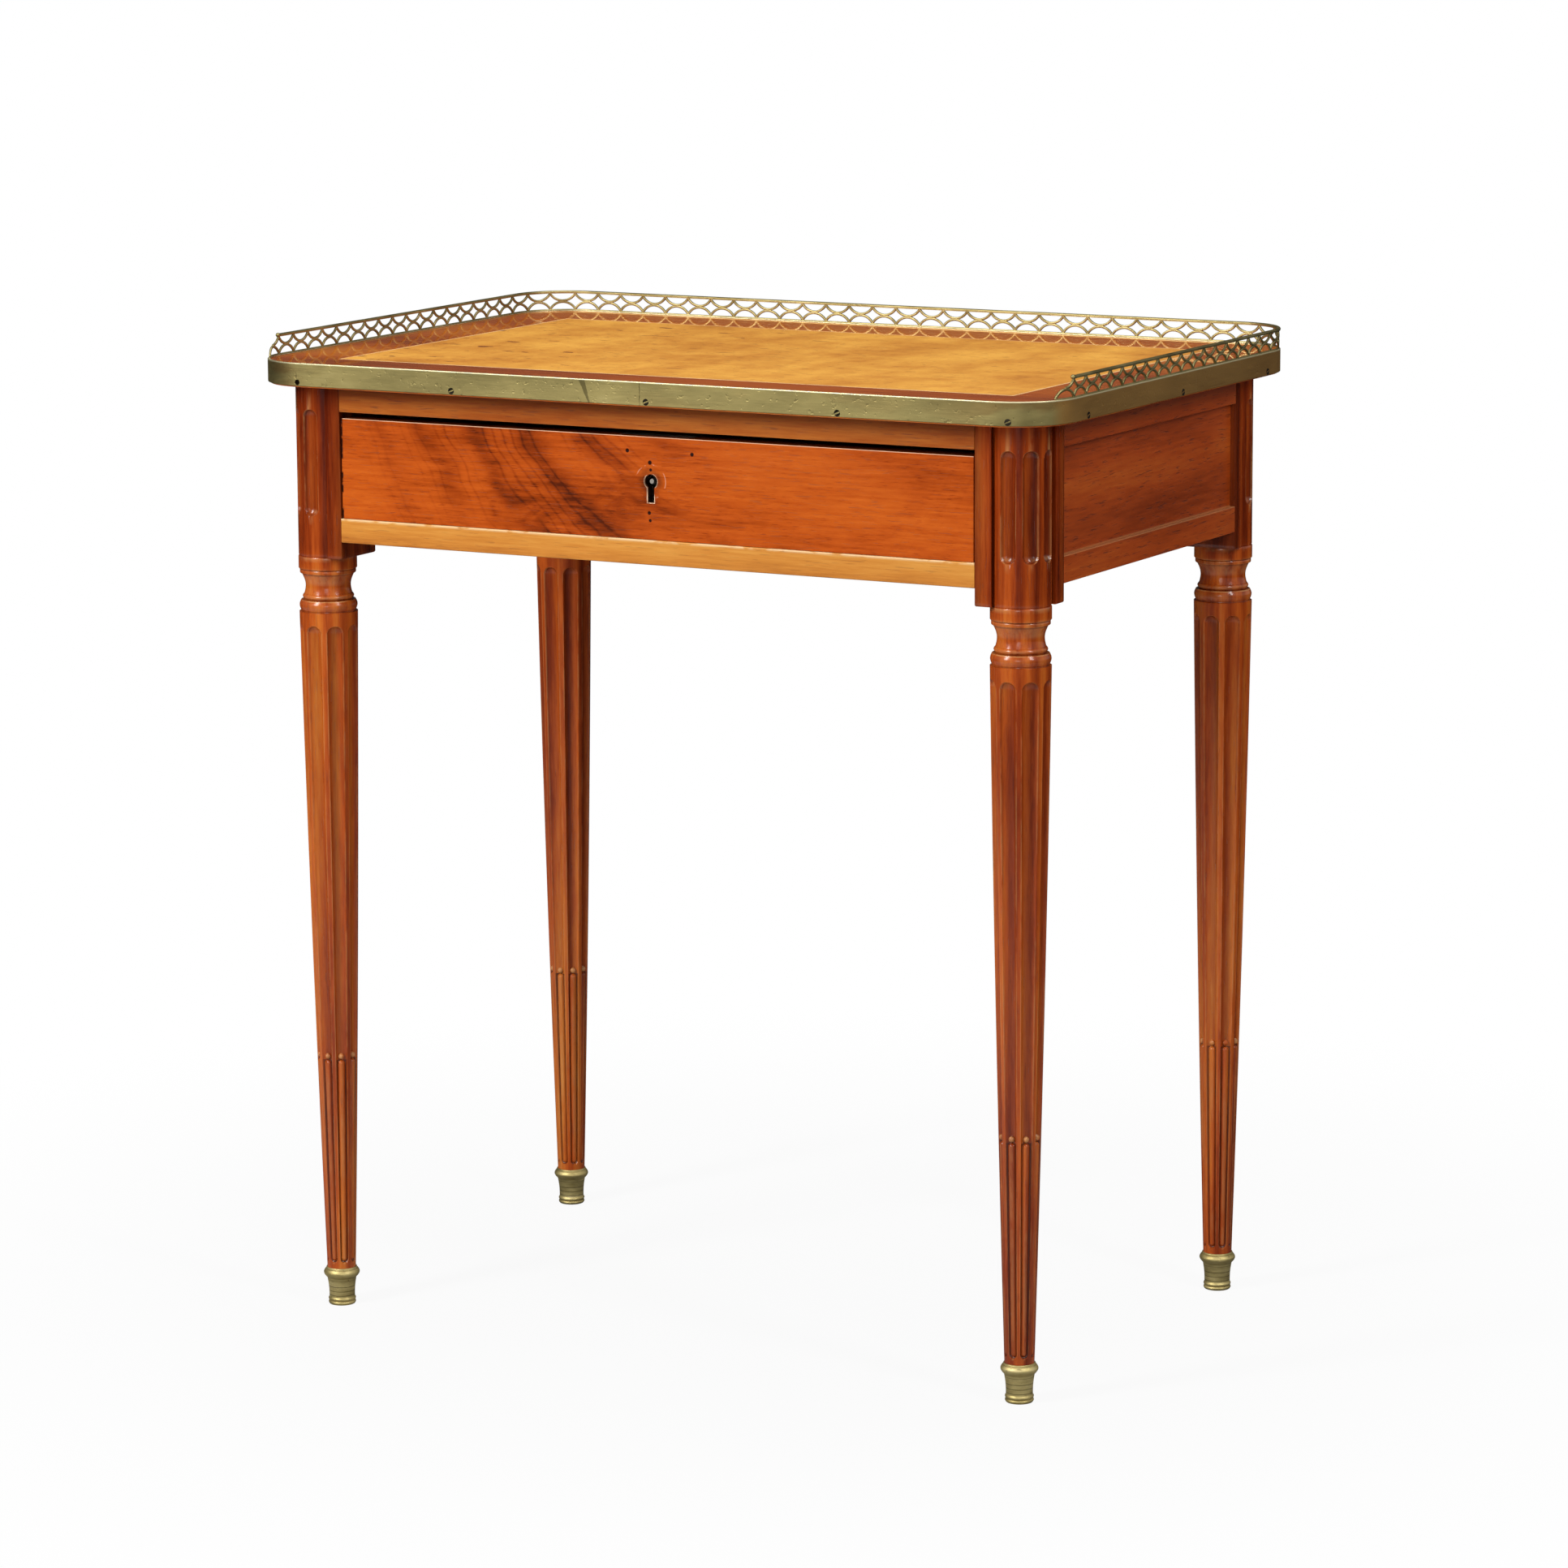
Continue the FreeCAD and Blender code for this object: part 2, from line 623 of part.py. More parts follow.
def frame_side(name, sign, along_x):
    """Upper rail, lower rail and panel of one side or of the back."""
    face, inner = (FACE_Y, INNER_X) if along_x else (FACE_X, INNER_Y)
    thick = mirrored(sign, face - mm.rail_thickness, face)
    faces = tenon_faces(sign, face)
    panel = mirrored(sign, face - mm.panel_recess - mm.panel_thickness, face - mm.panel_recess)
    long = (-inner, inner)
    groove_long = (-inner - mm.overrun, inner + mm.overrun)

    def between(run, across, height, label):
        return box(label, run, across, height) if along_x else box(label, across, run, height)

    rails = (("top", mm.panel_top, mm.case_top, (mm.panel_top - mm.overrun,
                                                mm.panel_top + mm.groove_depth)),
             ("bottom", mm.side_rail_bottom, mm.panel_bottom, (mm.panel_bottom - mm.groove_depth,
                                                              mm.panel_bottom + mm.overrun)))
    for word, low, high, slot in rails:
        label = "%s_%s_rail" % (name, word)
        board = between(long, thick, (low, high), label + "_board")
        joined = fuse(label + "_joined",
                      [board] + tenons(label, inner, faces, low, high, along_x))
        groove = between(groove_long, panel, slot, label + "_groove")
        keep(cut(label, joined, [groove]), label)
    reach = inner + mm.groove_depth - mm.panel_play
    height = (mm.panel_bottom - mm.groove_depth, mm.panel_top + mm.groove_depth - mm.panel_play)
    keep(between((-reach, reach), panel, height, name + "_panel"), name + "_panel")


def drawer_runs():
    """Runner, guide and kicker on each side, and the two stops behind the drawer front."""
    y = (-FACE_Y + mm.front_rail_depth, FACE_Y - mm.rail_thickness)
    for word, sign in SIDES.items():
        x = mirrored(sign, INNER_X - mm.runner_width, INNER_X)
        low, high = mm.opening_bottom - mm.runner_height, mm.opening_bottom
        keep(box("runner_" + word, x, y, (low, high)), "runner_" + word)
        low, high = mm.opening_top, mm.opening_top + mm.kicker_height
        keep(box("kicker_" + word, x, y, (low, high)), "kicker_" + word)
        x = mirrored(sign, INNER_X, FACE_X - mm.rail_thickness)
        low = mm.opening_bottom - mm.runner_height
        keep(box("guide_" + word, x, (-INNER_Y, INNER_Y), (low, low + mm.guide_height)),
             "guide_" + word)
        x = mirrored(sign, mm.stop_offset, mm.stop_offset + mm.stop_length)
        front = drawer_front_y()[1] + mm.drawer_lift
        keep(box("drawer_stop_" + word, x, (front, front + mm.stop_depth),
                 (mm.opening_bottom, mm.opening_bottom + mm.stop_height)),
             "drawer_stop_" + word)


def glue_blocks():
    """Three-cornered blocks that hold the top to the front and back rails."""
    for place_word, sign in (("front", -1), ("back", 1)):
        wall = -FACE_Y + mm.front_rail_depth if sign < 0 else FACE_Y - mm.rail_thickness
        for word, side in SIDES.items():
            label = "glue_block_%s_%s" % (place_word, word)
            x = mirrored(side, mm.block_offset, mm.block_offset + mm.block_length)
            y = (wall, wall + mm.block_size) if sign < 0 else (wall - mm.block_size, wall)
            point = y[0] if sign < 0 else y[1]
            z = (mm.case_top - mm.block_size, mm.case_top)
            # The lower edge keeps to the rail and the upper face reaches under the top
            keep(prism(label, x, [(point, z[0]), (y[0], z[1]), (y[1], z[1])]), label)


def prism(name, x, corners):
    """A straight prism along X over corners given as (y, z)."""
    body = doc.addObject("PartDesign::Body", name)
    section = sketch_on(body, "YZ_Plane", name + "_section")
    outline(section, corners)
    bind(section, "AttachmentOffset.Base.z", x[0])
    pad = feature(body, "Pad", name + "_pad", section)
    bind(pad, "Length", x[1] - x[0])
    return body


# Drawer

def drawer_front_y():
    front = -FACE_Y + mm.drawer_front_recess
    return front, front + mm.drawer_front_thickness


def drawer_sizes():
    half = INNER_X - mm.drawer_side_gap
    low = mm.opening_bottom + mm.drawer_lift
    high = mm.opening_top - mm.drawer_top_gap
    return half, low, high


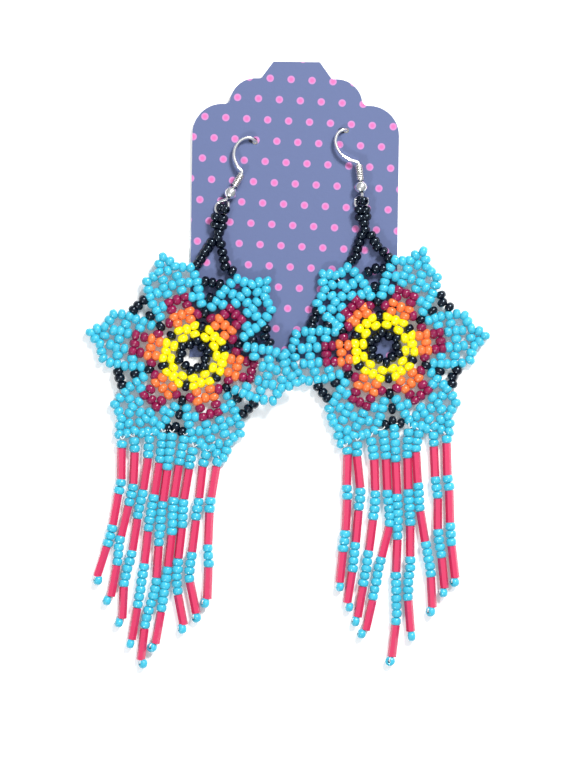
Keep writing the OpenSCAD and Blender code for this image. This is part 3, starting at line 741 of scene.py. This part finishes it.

* **Problem to solve**
Print the entries exactly. Include every one.

* **Output of the exercise**
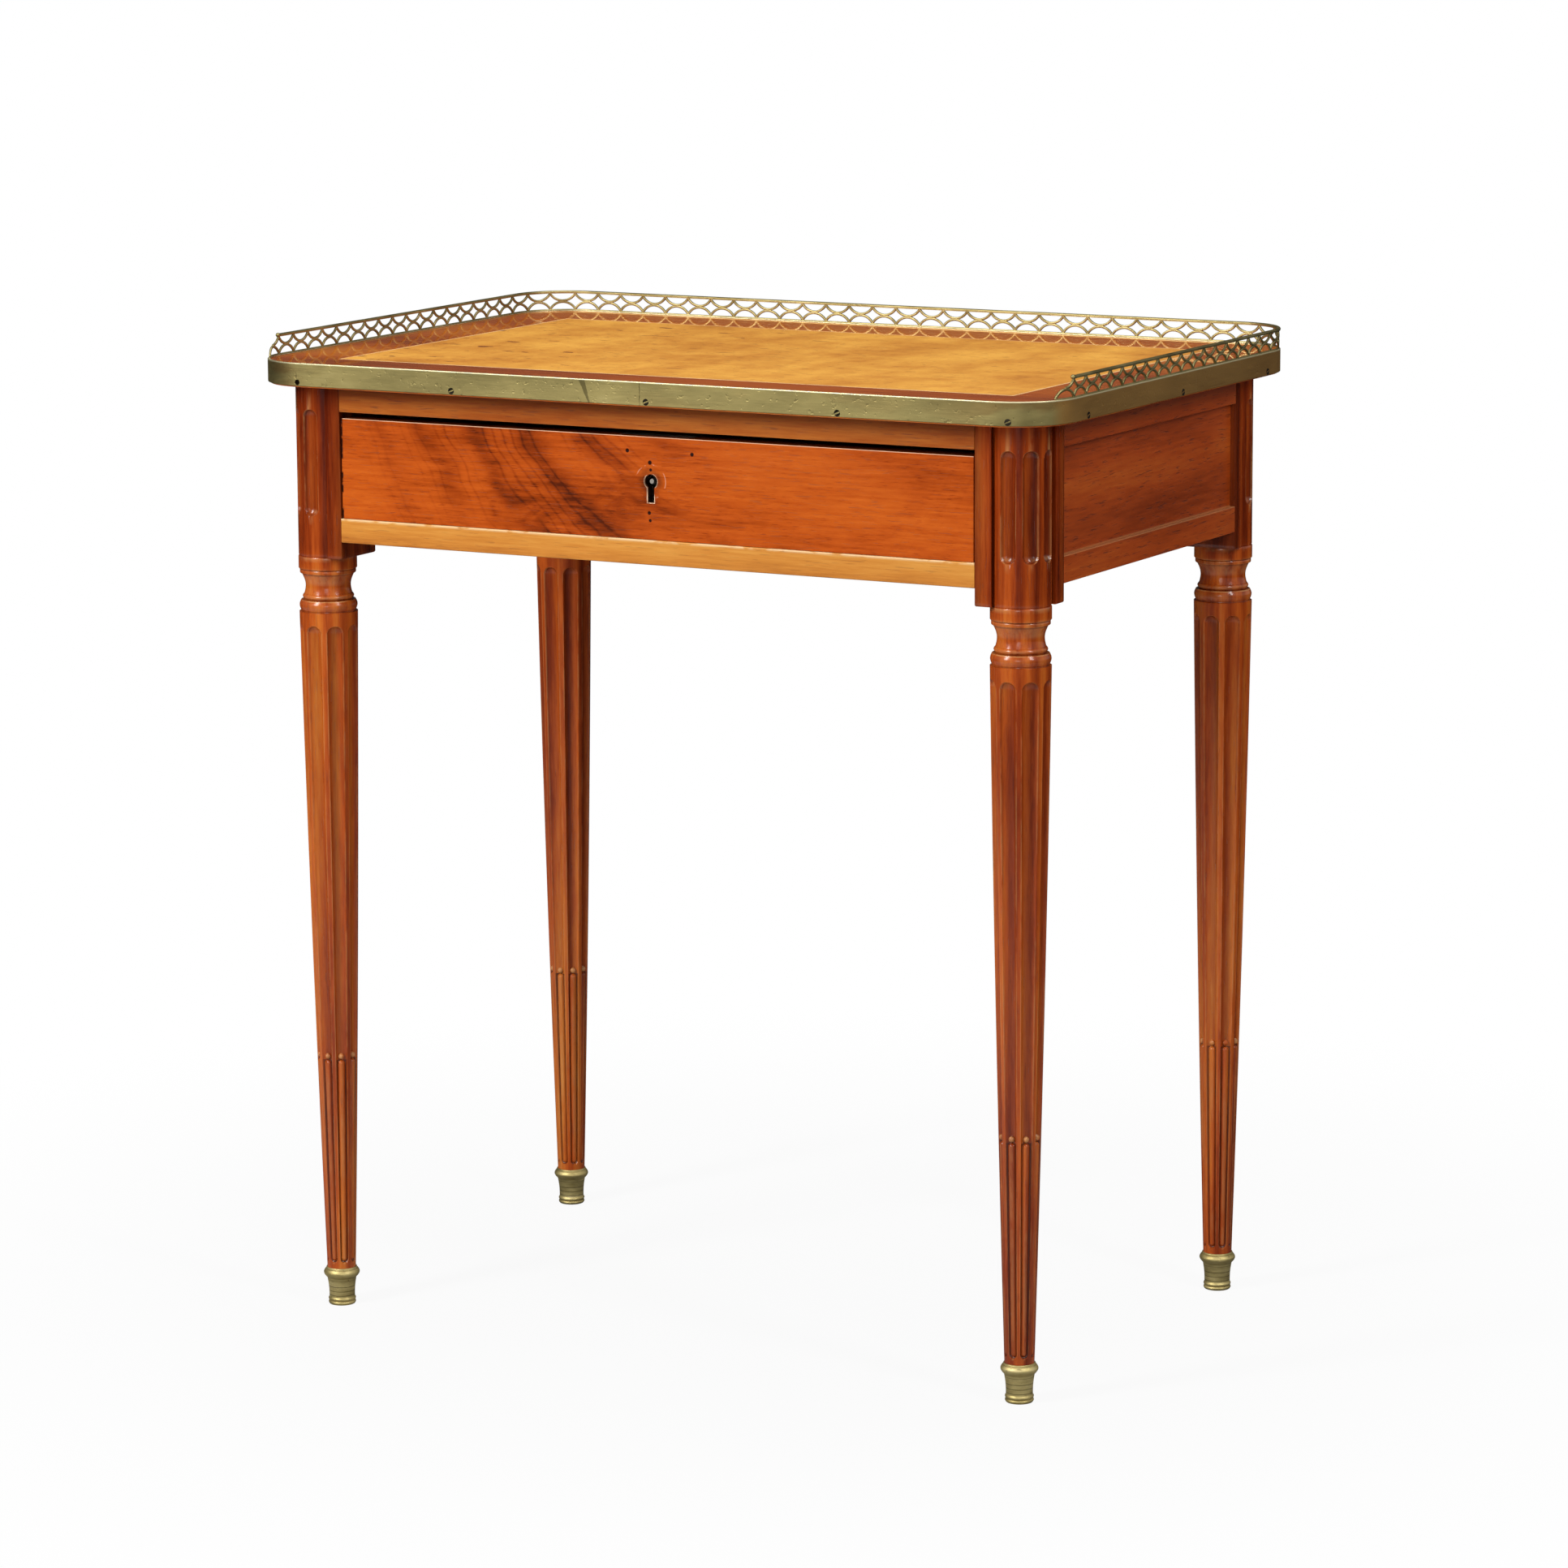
Continue the FreeCAD and Blender code for this object: part 2, from line 623 of part.py. More parts follow.
def frame_side(name, sign, along_x):
    """Upper rail, lower rail and panel of one side or of the back."""
    face, inner = (FACE_Y, INNER_X) if along_x else (FACE_X, INNER_Y)
    thick = mirrored(sign, face - mm.rail_thickness, face)
    faces = tenon_faces(sign, face)
    panel = mirrored(sign, face - mm.panel_recess - mm.panel_thickness, face - mm.panel_recess)
    long = (-inner, inner)
    groove_long = (-inner - mm.overrun, inner + mm.overrun)

    def between(run, across, height, label):
        return box(label, run, across, height) if along_x else box(label, across, run, height)

    rails = (("top", mm.panel_top, mm.case_top, (mm.panel_top - mm.overrun,
                                                mm.panel_top + mm.groove_depth)),
             ("bottom", mm.side_rail_bottom, mm.panel_bottom, (mm.panel_bottom - mm.groove_depth,
                                                              mm.panel_bottom + mm.overrun)))
    for word, low, high, slot in rails:
        label = "%s_%s_rail" % (name, word)
        board = between(long, thick, (low, high), label + "_board")
        joined = fuse(label + "_joined",
                      [board] + tenons(label, inner, faces, low, high, along_x))
        groove = between(groove_long, panel, slot, label + "_groove")
        keep(cut(label, joined, [groove]), label)
    reach = inner + mm.groove_depth - mm.panel_play
    height = (mm.panel_bottom - mm.groove_depth, mm.panel_top + mm.groove_depth - mm.panel_play)
    keep(between((-reach, reach), panel, height, name + "_panel"), name + "_panel")


def drawer_runs():
    """Runner, guide and kicker on each side, and the two stops behind the drawer front."""
    y = (-FACE_Y + mm.front_rail_depth, FACE_Y - mm.rail_thickness)
    for word, sign in SIDES.items():
        x = mirrored(sign, INNER_X - mm.runner_width, INNER_X)
        low, high = mm.opening_bottom - mm.runner_height, mm.opening_bottom
        keep(box("runner_" + word, x, y, (low, high)), "runner_" + word)
        low, high = mm.opening_top, mm.opening_top + mm.kicker_height
        keep(box("kicker_" + word, x, y, (low, high)), "kicker_" + word)
        x = mirrored(sign, INNER_X, FACE_X - mm.rail_thickness)
        low = mm.opening_bottom - mm.runner_height
        keep(box("guide_" + word, x, (-INNER_Y, INNER_Y), (low, low + mm.guide_height)),
             "guide_" + word)
        x = mirrored(sign, mm.stop_offset, mm.stop_offset + mm.stop_length)
        front = drawer_front_y()[1] + mm.drawer_lift
        keep(box("drawer_stop_" + word, x, (front, front + mm.stop_depth),
                 (mm.opening_bottom, mm.opening_bottom + mm.stop_height)),
             "drawer_stop_" + word)


def glue_blocks():
    """Three-cornered blocks that hold the top to the front and back rails."""
    for place_word, sign in (("front", -1), ("back", 1)):
        wall = -FACE_Y + mm.front_rail_depth if sign < 0 else FACE_Y - mm.rail_thickness
        for word, side in SIDES.items():
            label = "glue_block_%s_%s" % (place_word, word)
            x = mirrored(side, mm.block_offset, mm.block_offset + mm.block_length)
            y = (wall, wall + mm.block_size) if sign < 0 else (wall - mm.block_size, wall)
            point = y[0] if sign < 0 else y[1]
            z = (mm.case_top - mm.block_size, mm.case_top)
            # The lower edge keeps to the rail and the upper face reaches under the top
            keep(prism(label, x, [(point, z[0]), (y[0], z[1]), (y[1], z[1])]), label)


def prism(name, x, corners):
    """A straight prism along X over corners given as (y, z)."""
    body = doc.addObject("PartDesign::Body", name)
    section = sketch_on(body, "YZ_Plane", name + "_section")
    outline(section, corners)
    bind(section, "AttachmentOffset.Base.z", x[0])
    pad = feature(body, "Pad", name + "_pad", section)
    bind(pad, "Length", x[1] - x[0])
    return body


# Drawer

def drawer_front_y():
    front = -FACE_Y + mm.drawer_front_recess
    return front, front + mm.drawer_front_thickness


def drawer_sizes():
    half = INNER_X - mm.drawer_side_gap
    low = mm.opening_bottom + mm.drawer_lift
    high = mm.opening_top - mm.drawer_top_gap
    return half, low, high


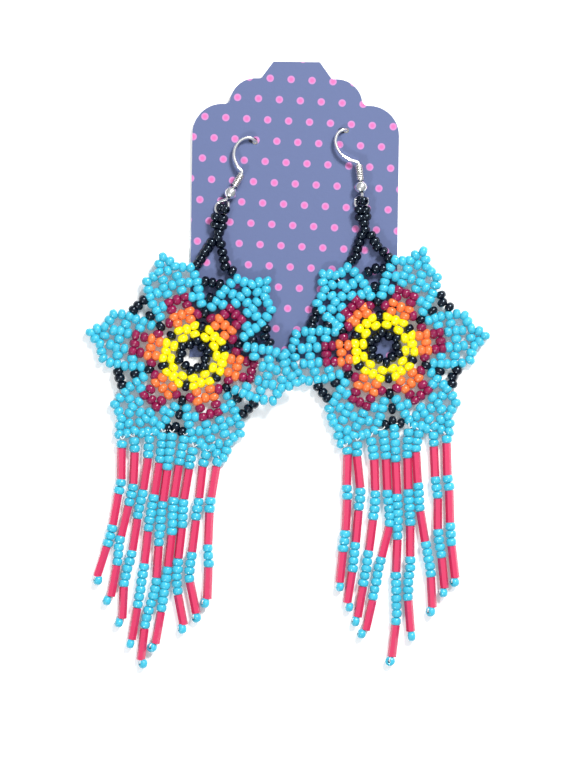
Keep writing the OpenSCAD and Blender code for this image. This is part 3, starting at line 741 of scene.py. This part finishes it.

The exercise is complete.